Description of the task:
Give the data below again, word for word.

Records supplied:
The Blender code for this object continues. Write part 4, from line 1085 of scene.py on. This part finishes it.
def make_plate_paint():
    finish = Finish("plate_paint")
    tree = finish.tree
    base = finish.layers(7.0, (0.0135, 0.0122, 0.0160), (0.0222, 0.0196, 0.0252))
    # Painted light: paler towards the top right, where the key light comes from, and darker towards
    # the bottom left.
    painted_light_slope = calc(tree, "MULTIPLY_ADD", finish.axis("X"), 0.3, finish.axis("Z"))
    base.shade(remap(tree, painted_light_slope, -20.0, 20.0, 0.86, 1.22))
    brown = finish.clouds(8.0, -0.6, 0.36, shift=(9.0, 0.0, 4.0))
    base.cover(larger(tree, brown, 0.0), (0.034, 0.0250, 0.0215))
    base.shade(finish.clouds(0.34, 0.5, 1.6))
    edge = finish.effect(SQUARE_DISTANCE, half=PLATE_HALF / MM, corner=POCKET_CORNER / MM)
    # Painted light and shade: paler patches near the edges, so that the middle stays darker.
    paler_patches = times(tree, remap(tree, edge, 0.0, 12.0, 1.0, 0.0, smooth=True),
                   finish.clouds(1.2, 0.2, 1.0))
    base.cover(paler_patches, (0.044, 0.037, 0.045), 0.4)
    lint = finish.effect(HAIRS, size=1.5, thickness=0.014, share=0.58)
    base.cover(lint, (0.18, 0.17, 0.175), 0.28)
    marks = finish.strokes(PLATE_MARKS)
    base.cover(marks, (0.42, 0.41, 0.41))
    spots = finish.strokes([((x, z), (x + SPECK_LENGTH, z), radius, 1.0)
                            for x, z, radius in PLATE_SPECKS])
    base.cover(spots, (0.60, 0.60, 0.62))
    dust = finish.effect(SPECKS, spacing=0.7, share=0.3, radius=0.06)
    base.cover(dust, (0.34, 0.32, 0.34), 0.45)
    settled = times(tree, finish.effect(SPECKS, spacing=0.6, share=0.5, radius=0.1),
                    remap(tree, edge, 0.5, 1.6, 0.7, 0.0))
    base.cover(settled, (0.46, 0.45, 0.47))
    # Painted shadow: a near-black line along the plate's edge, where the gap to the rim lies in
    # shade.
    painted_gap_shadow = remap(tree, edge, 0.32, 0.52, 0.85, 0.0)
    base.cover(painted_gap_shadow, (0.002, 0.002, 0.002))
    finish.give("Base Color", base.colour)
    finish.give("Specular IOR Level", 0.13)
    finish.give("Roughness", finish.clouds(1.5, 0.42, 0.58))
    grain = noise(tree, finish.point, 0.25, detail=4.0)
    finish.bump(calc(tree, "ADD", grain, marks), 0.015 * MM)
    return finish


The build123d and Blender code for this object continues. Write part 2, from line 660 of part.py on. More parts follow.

Solution to the problem:
The Blender code for this object continues. Write part 4, from line 1085 of scene.py on. This part finishes it.
def make_plate_paint():
    finish = Finish("plate_paint")
    tree = finish.tree
    base = finish.layers(7.0, (0.0135, 0.0122, 0.0160), (0.0222, 0.0196, 0.0252))
    # Painted light: paler towards the top right, where the key light comes from, and darker towards
    # the bottom left.
    painted_light_slope = calc(tree, "MULTIPLY_ADD", finish.axis("X"), 0.3, finish.axis("Z"))
    base.shade(remap(tree, painted_light_slope, -20.0, 20.0, 0.86, 1.22))
    brown = finish.clouds(8.0, -0.6, 0.36, shift=(9.0, 0.0, 4.0))
    base.cover(larger(tree, brown, 0.0), (0.034, 0.0250, 0.0215))
    base.shade(finish.clouds(0.34, 0.5, 1.6))
    edge = finish.effect(SQUARE_DISTANCE, half=PLATE_HALF / MM, corner=POCKET_CORNER / MM)
    # Painted light and shade: paler patches near the edges, so that the middle stays darker.
    paler_patches = times(tree, remap(tree, edge, 0.0, 12.0, 1.0, 0.0, smooth=True),
                   finish.clouds(1.2, 0.2, 1.0))
    base.cover(paler_patches, (0.044, 0.037, 0.045), 0.4)
    lint = finish.effect(HAIRS, size=1.5, thickness=0.014, share=0.58)
    base.cover(lint, (0.18, 0.17, 0.175), 0.28)
    marks = finish.strokes(PLATE_MARKS)
    base.cover(marks, (0.42, 0.41, 0.41))
    spots = finish.strokes([((x, z), (x + SPECK_LENGTH, z), radius, 1.0)
                            for x, z, radius in PLATE_SPECKS])
    base.cover(spots, (0.60, 0.60, 0.62))
    dust = finish.effect(SPECKS, spacing=0.7, share=0.3, radius=0.06)
    base.cover(dust, (0.34, 0.32, 0.34), 0.45)
    settled = times(tree, finish.effect(SPECKS, spacing=0.6, share=0.5, radius=0.1),
                    remap(tree, edge, 0.5, 1.6, 0.7, 0.0))
    base.cover(settled, (0.46, 0.45, 0.47))
    # Painted shadow: a near-black line along the plate's edge, where the gap to the rim lies in
    # shade.
    painted_gap_shadow = remap(tree, edge, 0.32, 0.52, 0.85, 0.0)
    base.cover(painted_gap_shadow, (0.002, 0.002, 0.002))
    finish.give("Base Color", base.colour)
    finish.give("Specular IOR Level", 0.13)
    finish.give("Roughness", finish.clouds(1.5, 0.42, 0.58))
    grain = noise(tree, finish.point, 0.25, detail=4.0)
    finish.bump(calc(tree, "ADD", grain, marks), 0.015 * MM)
    return finish


The build123d and Blender code for this object continues. Write part 2, from line 660 of part.py on. More parts follow.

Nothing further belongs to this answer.